=== Stated exercise ===
Find and copy lines holding "with".

═════ Given entries

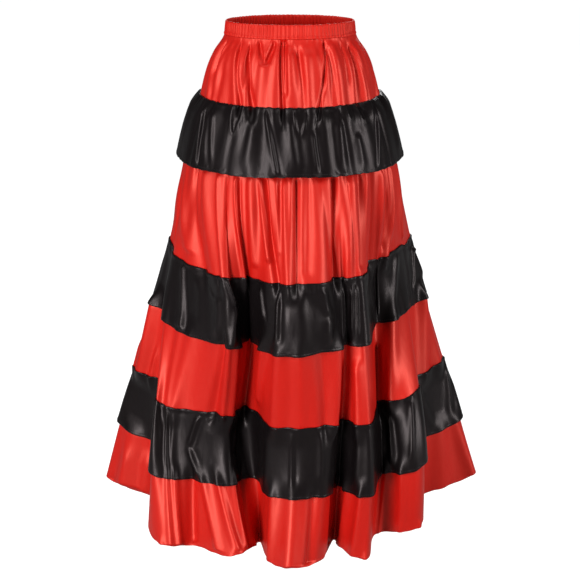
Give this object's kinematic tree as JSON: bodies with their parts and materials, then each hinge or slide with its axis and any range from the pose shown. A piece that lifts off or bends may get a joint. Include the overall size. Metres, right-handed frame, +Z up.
{
  "type": "flamenco skirt",
  "caption": "Full-length flared skirt on an elastic waistband, with gathered flounces sewn round it one below the other, held open in its worn hollow form.",
  "frame": {"origin": "middle of the waist, halfway up the waistband, where the wearer's waist holds the skirt", "axes": "+Z up, -Y towards the front of the skirt, +X to the right as seen from the front"},
  "size_m": [0.774, 0.5952, 0.9866],
  "materials": {
    "waistband casing": "satin, gathered on elastic",
    "red satin": "satin",
    "black satin": "satin"
  },
  "bodies": {
    "root": {"waistband": "waistband casing", "skirt_front": "red satin", "skirt_back": "red satin", "flounce_1_front": "black satin", "flounce_1_back": "black satin", "flounce_2_front": "black satin", "flounce_2_back": "black satin", "flounce_3_front": "black satin", "flounce_3_back": "black satin"}
  },
  "joints": []
}
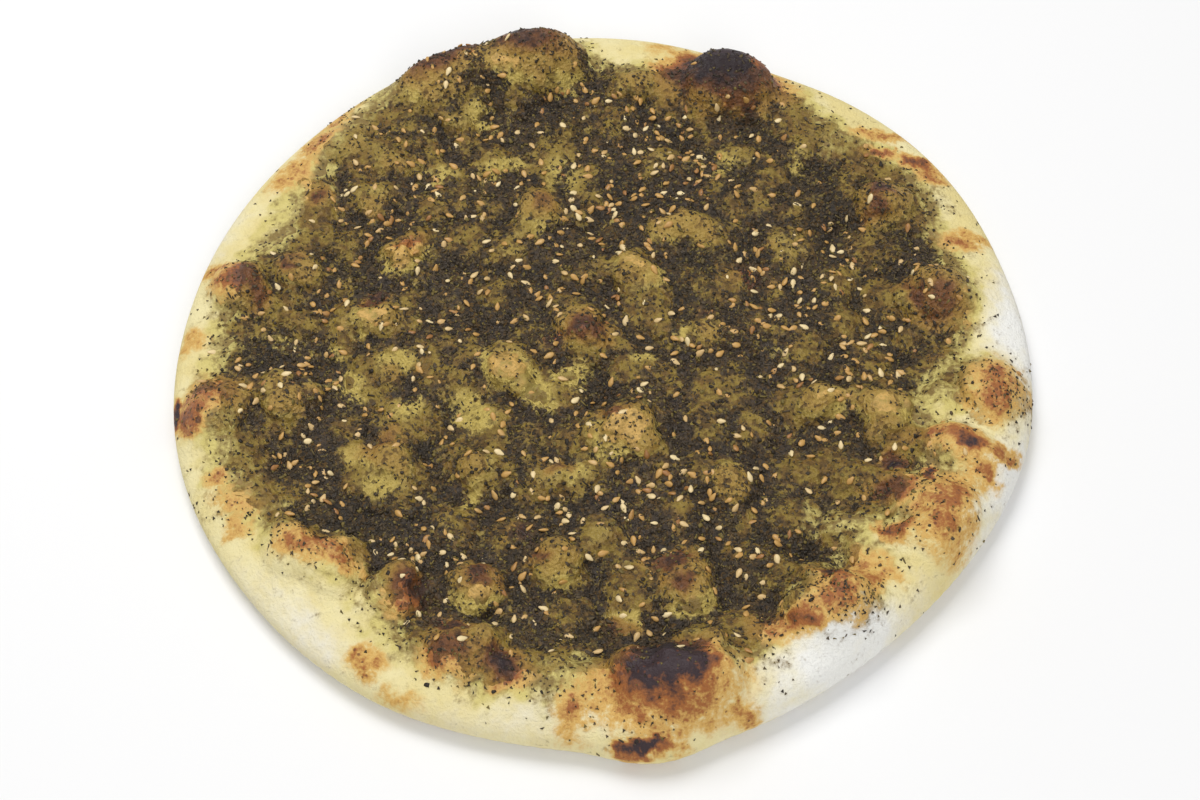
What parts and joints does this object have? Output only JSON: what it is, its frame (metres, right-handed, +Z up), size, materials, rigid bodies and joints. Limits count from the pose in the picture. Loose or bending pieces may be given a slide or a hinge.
{
  "type": "zaatar flatbread",
  "caption": "Round blistered flatbread with a pale raised rim under a baked-on crust of thyme, sumac, oil and sesame, lying flat on its underside.",
  "frame": {"origin": "the middle of the flat underside, under the middle of the outline", "axes": "+Z up out of the topping, +Y to the far side with the tallest blisters, +X to the right as seen from the near side"},
  "size_m": [0.2385, 0.2408, 0.0244],
  "materials": {
    "baked_dough": "matt floury crust, cream to yellow-green where the oil has soaked in, toasted orange-brown and charred on the blisters",
    "zaatar_crust": "rough dark grey-green paste of thyme, sumac and oil with a faint oily sheen",
    "sesame_seed": "satin hulled seed, cream to toasted tan",
    "herb_flake": "dry crumbled leaf, dark brown to olive"
  },
  "bodies": {
    "root": {"bread": "baked_dough", "zaatar_topping": "zaatar_crust"}
  },
  "joints": []
}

══════════

=== Full output ===
Give this object's kinematic tree as JSON: bodies with their parts and materials, then each hinge or slide with its axis and any range from the pose shown. A piece that lifts off or bends may get a joint. Include the overall size. Metres, right-handed frame, +Z up.
  "caption": "Full-length flared skirt on an elastic waistband, with gathered flounces sewn round it one below the other, held open in its worn hollow form.",
  "caption": "Round blistered flatbread with a pale raised rim under a baked-on crust of thyme, sumac, oil and sesame, lying flat on its underside.",
  "frame": {"origin": "the middle of the flat underside, under the middle of the outline", "axes": "+Z up out of the topping, +Y to the far side with the tallest blisters, +X to the right as seen from the near side"},
    "zaatar_crust": "rough dark grey-green paste of thyme, sumac and oil with a faint oily sheen",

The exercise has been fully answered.